Abu Dhabi Government endorsed vision for its Maritime Strategy ‘A safe, secure and sustainable maritime domain for Abu Dhabi'. This research study share this vision using the concept of monitoring as tool for marine protection against any possible oil pollution. The best technology to detect and monitor oil pollution and in particularly oil spill is SAR imagery In this case study we chose KOMPSAT-5 SAR.
KOMPSAT-5 carries X-band SAR for earth observation, and is capable of day-and-night imaging under all weather condition. It provides three operation modes: High Resolution Mode to provide 1 m resolution, Standard Mode to provide 3 m resolution and Wide Swath Mode to provide 20 m resolution with 100 km swath at 550 km altitude, with four modes of polarization. KOMPSAT-5 provides products for various applications; security and defense, mapping, and natural resource management, environmental monitoring, disaster monitoring and more. For our case study we chose to work with Wide Swath mode (WS) with Vertical polarization (VV) to cover a wide area of interest located to the north west of Abu Dhabi including some important islands like "Zirku Island", and areas with oil production activities.

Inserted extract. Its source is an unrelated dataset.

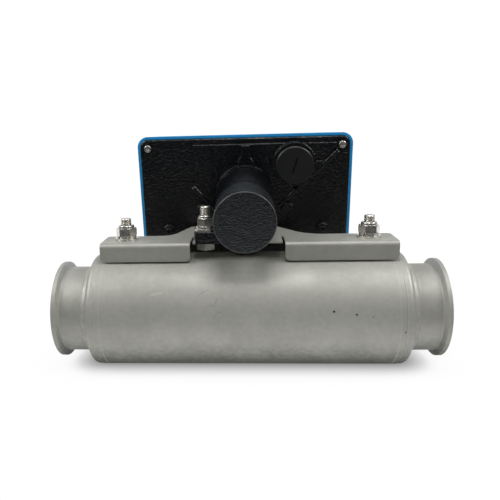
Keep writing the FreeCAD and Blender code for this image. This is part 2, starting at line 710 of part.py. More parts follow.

The results of data acquired on 4th May 2015 show some spot of oil spill with length estimated about 3 KM, and the daily satellite data acquisition over the period July 24 through July 31 shows serious and many oil spill events some are small, but many others are considered to be big with area size around 20 km2.
In the context of oil spill pollution in the seas, we have to consider the development and increase of overseas transportation, which is an important factor for both social and economic sectors. The harmful effects of marine pollution are numerous, from the damage of marine life to the damage of the aquatic ecosystem as whole. As such, the need for oil slick detection is crucial, for the location of polluted areas and to evaluate slick drift to protect the coastline. Satellite-based oil spill monitoring system now can be used to take precautions and even to determine the possible polluter; it has a vital importance on the detection and protection of national and international waters from the possible damages of petroleum hazard. Finally, and as we suggested in previous studies, we recommend to the national authorities to establish a national near-real time oil spill monitoring system based on SAR satellite imagery, with the support of other tools like AIS and navigation radars.